Task directions. Give every line of the material again, exactly as written.

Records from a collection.
※

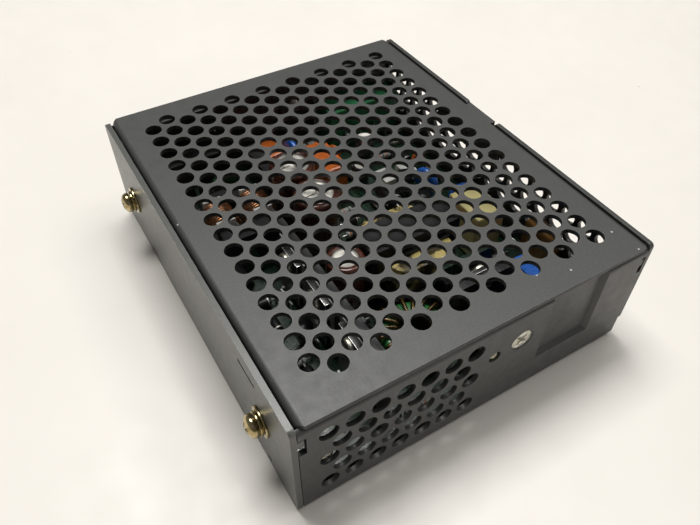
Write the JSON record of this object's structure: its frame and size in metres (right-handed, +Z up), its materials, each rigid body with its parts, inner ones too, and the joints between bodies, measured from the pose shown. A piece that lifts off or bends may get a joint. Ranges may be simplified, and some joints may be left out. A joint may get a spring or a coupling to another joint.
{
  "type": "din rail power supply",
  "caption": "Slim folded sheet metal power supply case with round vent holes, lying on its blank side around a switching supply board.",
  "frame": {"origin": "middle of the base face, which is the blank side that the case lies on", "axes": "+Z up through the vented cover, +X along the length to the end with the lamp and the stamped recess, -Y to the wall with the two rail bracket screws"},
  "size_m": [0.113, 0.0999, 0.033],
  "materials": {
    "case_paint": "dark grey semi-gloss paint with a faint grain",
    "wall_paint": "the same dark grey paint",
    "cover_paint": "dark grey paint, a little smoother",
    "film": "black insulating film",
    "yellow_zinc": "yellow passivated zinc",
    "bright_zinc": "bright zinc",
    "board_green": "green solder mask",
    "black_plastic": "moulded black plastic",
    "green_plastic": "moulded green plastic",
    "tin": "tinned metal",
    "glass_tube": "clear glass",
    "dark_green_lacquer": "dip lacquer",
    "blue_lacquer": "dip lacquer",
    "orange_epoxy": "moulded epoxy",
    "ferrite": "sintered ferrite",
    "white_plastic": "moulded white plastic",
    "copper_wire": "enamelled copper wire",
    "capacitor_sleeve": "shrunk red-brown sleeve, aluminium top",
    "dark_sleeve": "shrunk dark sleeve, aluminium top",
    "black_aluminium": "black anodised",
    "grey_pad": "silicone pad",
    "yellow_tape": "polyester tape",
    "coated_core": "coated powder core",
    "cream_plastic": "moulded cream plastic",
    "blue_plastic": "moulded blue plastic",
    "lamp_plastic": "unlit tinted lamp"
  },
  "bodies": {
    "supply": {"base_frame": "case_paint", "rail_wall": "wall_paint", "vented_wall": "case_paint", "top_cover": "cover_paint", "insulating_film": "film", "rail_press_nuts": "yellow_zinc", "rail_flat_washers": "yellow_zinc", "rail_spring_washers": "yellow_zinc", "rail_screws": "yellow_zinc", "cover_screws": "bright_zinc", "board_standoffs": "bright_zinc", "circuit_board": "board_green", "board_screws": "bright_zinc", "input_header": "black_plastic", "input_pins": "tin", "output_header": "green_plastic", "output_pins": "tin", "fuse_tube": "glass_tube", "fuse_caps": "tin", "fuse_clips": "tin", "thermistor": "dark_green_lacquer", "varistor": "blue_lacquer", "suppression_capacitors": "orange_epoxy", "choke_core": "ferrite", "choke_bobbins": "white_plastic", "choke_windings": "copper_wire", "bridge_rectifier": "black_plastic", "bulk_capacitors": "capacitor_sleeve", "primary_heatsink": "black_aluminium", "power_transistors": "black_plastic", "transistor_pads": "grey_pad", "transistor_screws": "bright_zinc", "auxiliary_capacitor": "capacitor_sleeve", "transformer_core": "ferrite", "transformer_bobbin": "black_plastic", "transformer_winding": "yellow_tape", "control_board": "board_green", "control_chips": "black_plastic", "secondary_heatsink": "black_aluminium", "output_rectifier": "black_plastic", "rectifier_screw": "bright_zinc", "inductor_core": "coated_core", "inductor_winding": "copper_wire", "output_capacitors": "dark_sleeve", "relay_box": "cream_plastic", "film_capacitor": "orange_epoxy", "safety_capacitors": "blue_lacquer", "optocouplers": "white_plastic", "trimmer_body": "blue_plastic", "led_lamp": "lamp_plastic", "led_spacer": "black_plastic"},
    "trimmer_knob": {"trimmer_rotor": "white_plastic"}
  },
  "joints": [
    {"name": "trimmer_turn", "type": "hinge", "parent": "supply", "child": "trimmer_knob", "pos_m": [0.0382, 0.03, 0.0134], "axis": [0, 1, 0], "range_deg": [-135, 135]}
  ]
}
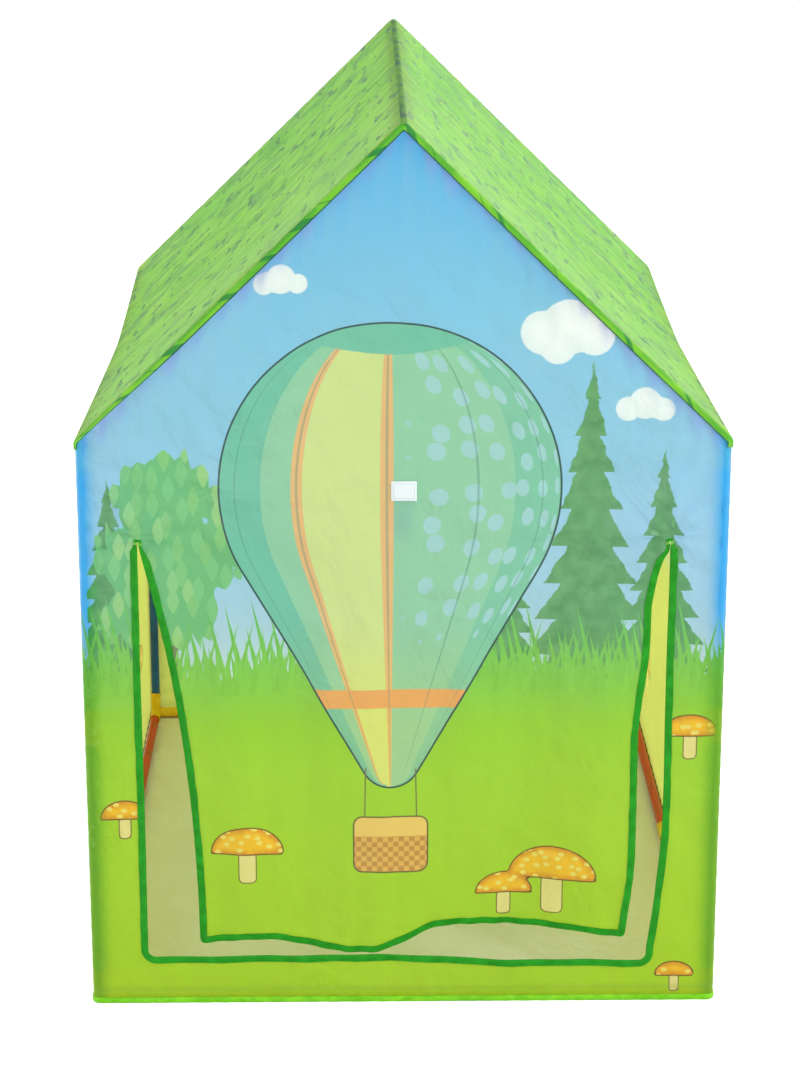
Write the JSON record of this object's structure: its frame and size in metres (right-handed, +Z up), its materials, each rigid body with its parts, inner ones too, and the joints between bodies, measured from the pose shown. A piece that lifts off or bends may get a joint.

※

Task response.
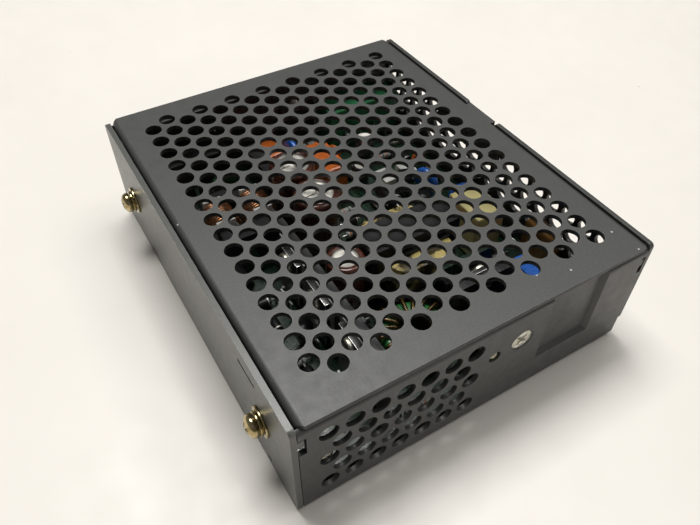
Write the JSON record of this object's structure: its frame and size in metres (right-handed, +Z up), its materials, each rigid body with its parts, inner ones too, and the joints between bodies, measured from the pose shown. A piece that lifts off or bends may get a joint. Ranges may be simplified, and some joints may be left out. A joint may get a spring or a coupling to another joint.
{
  "type": "din rail power supply",
  "caption": "Slim folded sheet metal power supply case with round vent holes, lying on its blank side around a switching supply board.",
  "frame": {"origin": "middle of the base face, which is the blank side that the case lies on", "axes": "+Z up through the vented cover, +X along the length to the end with the lamp and the stamped recess, -Y to the wall with the two rail bracket screws"},
  "size_m": [0.113, 0.0999, 0.033],
  "materials": {
    "case_paint": "dark grey semi-gloss paint with a faint grain",
    "wall_paint": "the same dark grey paint",
    "cover_paint": "dark grey paint, a little smoother",
    "film": "black insulating film",
    "yellow_zinc": "yellow passivated zinc",
    "bright_zinc": "bright zinc",
    "board_green": "green solder mask",
    "black_plastic": "moulded black plastic",
    "green_plastic": "moulded green plastic",
    "tin": "tinned metal",
    "glass_tube": "clear glass",
    "dark_green_lacquer": "dip lacquer",
    "blue_lacquer": "dip lacquer",
    "orange_epoxy": "moulded epoxy",
    "ferrite": "sintered ferrite",
    "white_plastic": "moulded white plastic",
    "copper_wire": "enamelled copper wire",
    "capacitor_sleeve": "shrunk red-brown sleeve, aluminium top",
    "dark_sleeve": "shrunk dark sleeve, aluminium top",
    "black_aluminium": "black anodised",
    "grey_pad": "silicone pad",
    "yellow_tape": "polyester tape",
    "coated_core": "coated powder core",
    "cream_plastic": "moulded cream plastic",
    "blue_plastic": "moulded blue plastic",
    "lamp_plastic": "unlit tinted lamp"
  },
  "bodies": {
    "supply": {"base_frame": "case_paint", "rail_wall": "wall_paint", "vented_wall": "case_paint", "top_cover": "cover_paint", "insulating_film": "film", "rail_press_nuts": "yellow_zinc", "rail_flat_washers": "yellow_zinc", "rail_spring_washers": "yellow_zinc", "rail_screws": "yellow_zinc", "cover_screws": "bright_zinc", "board_standoffs": "bright_zinc", "circuit_board": "board_green", "board_screws": "bright_zinc", "input_header": "black_plastic", "input_pins": "tin", "output_header": "green_plastic", "output_pins": "tin", "fuse_tube": "glass_tube", "fuse_caps": "tin", "fuse_clips": "tin", "thermistor": "dark_green_lacquer", "varistor": "blue_lacquer", "suppression_capacitors": "orange_epoxy", "choke_core": "ferrite", "choke_bobbins": "white_plastic", "choke_windings": "copper_wire", "bridge_rectifier": "black_plastic", "bulk_capacitors": "capacitor_sleeve", "primary_heatsink": "black_aluminium", "power_transistors": "black_plastic", "transistor_pads": "grey_pad", "transistor_screws": "bright_zinc", "auxiliary_capacitor": "capacitor_sleeve", "transformer_core": "ferrite", "transformer_bobbin": "black_plastic", "transformer_winding": "yellow_tape", "control_board": "board_green", "control_chips": "black_plastic", "secondary_heatsink": "black_aluminium", "output_rectifier": "black_plastic", "rectifier_screw": "bright_zinc", "inductor_core": "coated_core", "inductor_winding": "copper_wire", "output_capacitors": "dark_sleeve", "relay_box": "cream_plastic", "film_capacitor": "orange_epoxy", "safety_capacitors": "blue_lacquer", "optocouplers": "white_plastic", "trimmer_body": "blue_plastic", "led_lamp": "lamp_plastic", "led_spacer": "black_plastic"},
    "trimmer_knob": {"trimmer_rotor": "white_plastic"}
  },
  "joints": [
    {"name": "trimmer_turn", "type": "hinge", "parent": "supply", "child": "trimmer_knob", "pos_m": [0.0382, 0.03, 0.0134], "axis": [0, 1, 0], "range_deg": [-135, 135]}
  ]
}
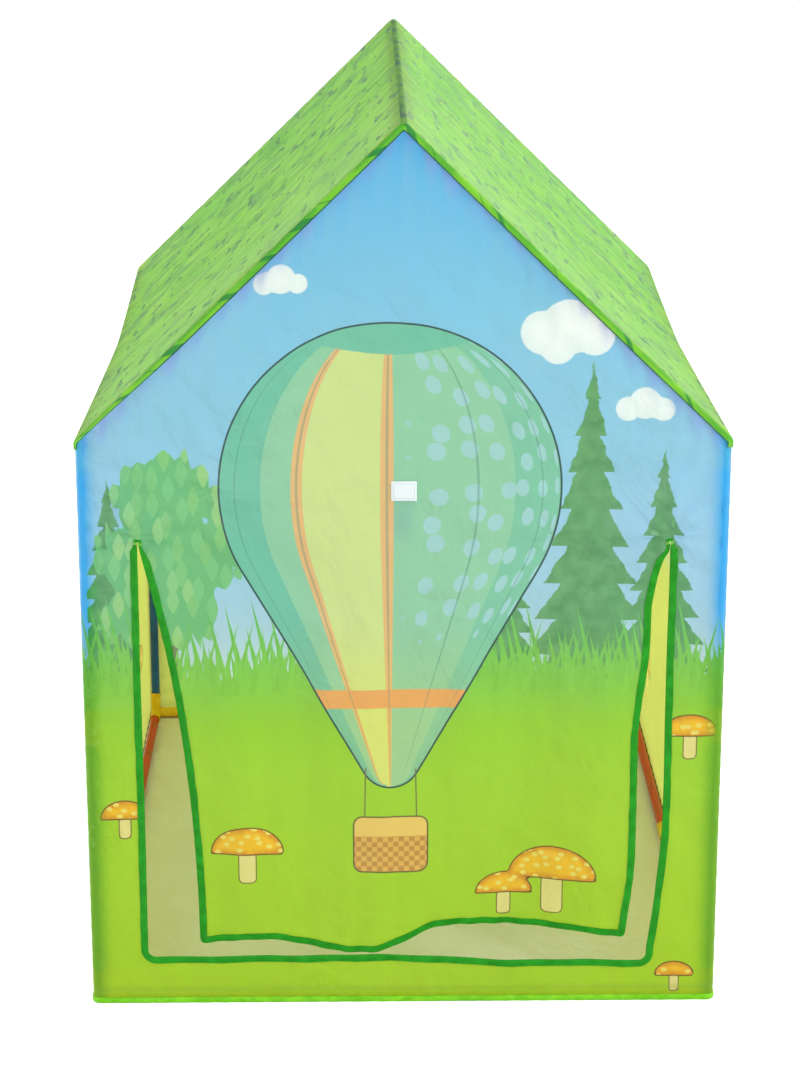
Write the JSON record of this object's structure: its frame and size in metres (right-handed, +Z up), its materials, each rigid body with its parts, inner ones too, and the joints between bodies, measured from the pose shown. A piece that lifts off or bends may get a joint.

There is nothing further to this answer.